Find a cubic polynomial Pj (x) that goes through (xj , f(xj)), (xj + h/3,f(xj + h/3)),(xj+2h/3, f(xj+2h/3) and (xj+1,f(xj+1))
We form an approximation for the integral by letting
I=sum(j=0 to N-1) of w0*f(xj)+w1*f(xj+h/3)+w2*f(xj+2h/3)+w3*f(xj+1)
Find these weights, wi.
In 2 peices of code, plot the first three Bessel functions, J0(x), J1(x) and J2(x), on the
interval [0, 20]. The first peice of code should be a MATLAB function BJ(x, n) outputing
the approximation for the integral representation of Jn, given by
Jn(x) =(1/pi)int from 0 to pi of cos(nt − x sin t)dt
using the above method for 100 subdivisions of [0, pi]. The second peice of code should call
the function an produce the required plots with 2000 subdivisions of [0, 20].

Im just gobsmacked with this qn.. as i only started using matlab a couple of days, ago and have no programming experience.

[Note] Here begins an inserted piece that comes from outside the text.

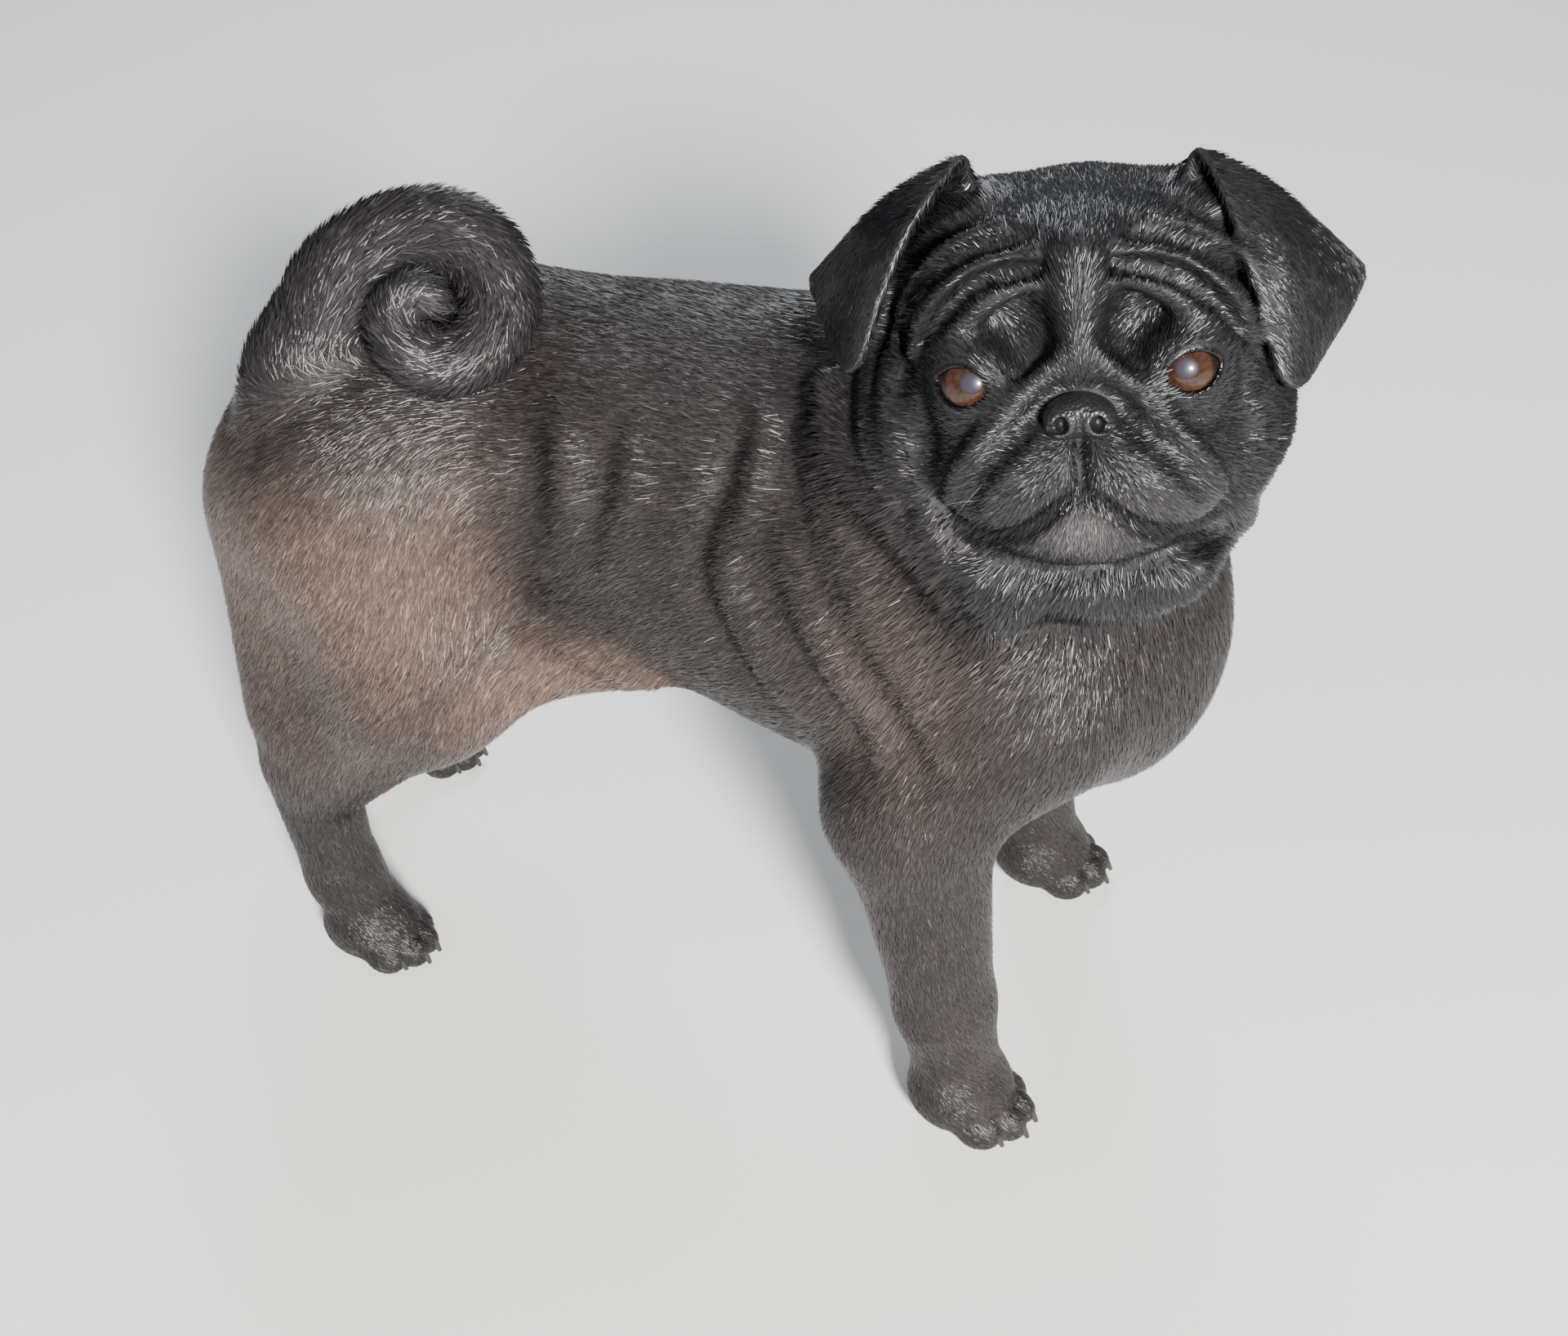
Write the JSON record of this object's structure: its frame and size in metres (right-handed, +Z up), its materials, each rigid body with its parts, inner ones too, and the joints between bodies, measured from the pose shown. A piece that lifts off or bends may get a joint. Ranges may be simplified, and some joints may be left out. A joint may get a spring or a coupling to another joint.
{
  "type": "pug",
  "caption": "Black pug standing square with its head turned to one side, flat wrinkled face, folded ears and a curled tail; a still life-size model.",
  "frame": {"origin": "on the floor, under the middle of the whole dog", "axes": "+X towards the chest along the back, +Y towards the dog's left, +Z up"},
  "size_m": [0.444, 0.201, 0.3768],
  "materials": {
    "coat": "short black fur with a soft sheen",
    "leg": "short brown-black fur",
    "ear": "velvety black fur",
    "paw": "short black fur, black claws",
    "nose": "moist, finely pebbled",
    "eye": "wet, dark brown"
  },
  "bodies": {
    "root": {"head": "coat", "nose": "nose", "eye_right": "eye", "eye_left": "eye", "ear_right": "ear", "ear_left": "ear", "neck": "coat", "torso": "coat", "tail_base": "coat", "tail_mid": "coat", "tail_tip": "coat", "foreleg_upper_right": "leg", "foreleg_lower_right": "leg", "forepaw_right": "paw", "hindleg_upper_right": "leg", "hindleg_lower_right": "leg", "hindpaw_right": "paw", "foreleg_upper_left": "leg", "foreleg_lower_left": "leg", "forepaw_left": "paw", "hindleg_upper_left": "leg", "hindleg_lower_left": "leg", "hindpaw_left": "paw"}
  },
  "joints": []
}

what i have done so far is really no good, but i have no idea.

function [Jn]=BJ(x,n)
N=100;
b=pi;
a=0
h=(b-a)/N;
x=a:h:b;
xj=i*h;
Ij=0;
J0=cos(n*xj-x*sin(xj));
J1=cos(n*(xj+h/3)-x*sin(xj+h/3));
J2=cos(n*(xj+(2*h/3))-x*sin(xj+(2*h/3)));
J3=cos(n*(xj+1)-x*sin(xj+1));
for i=0:N;
Ij=Ij+w0*J0+w1*J1+w2*J2+w3*J3;
J=(1/pi)*Ij;
end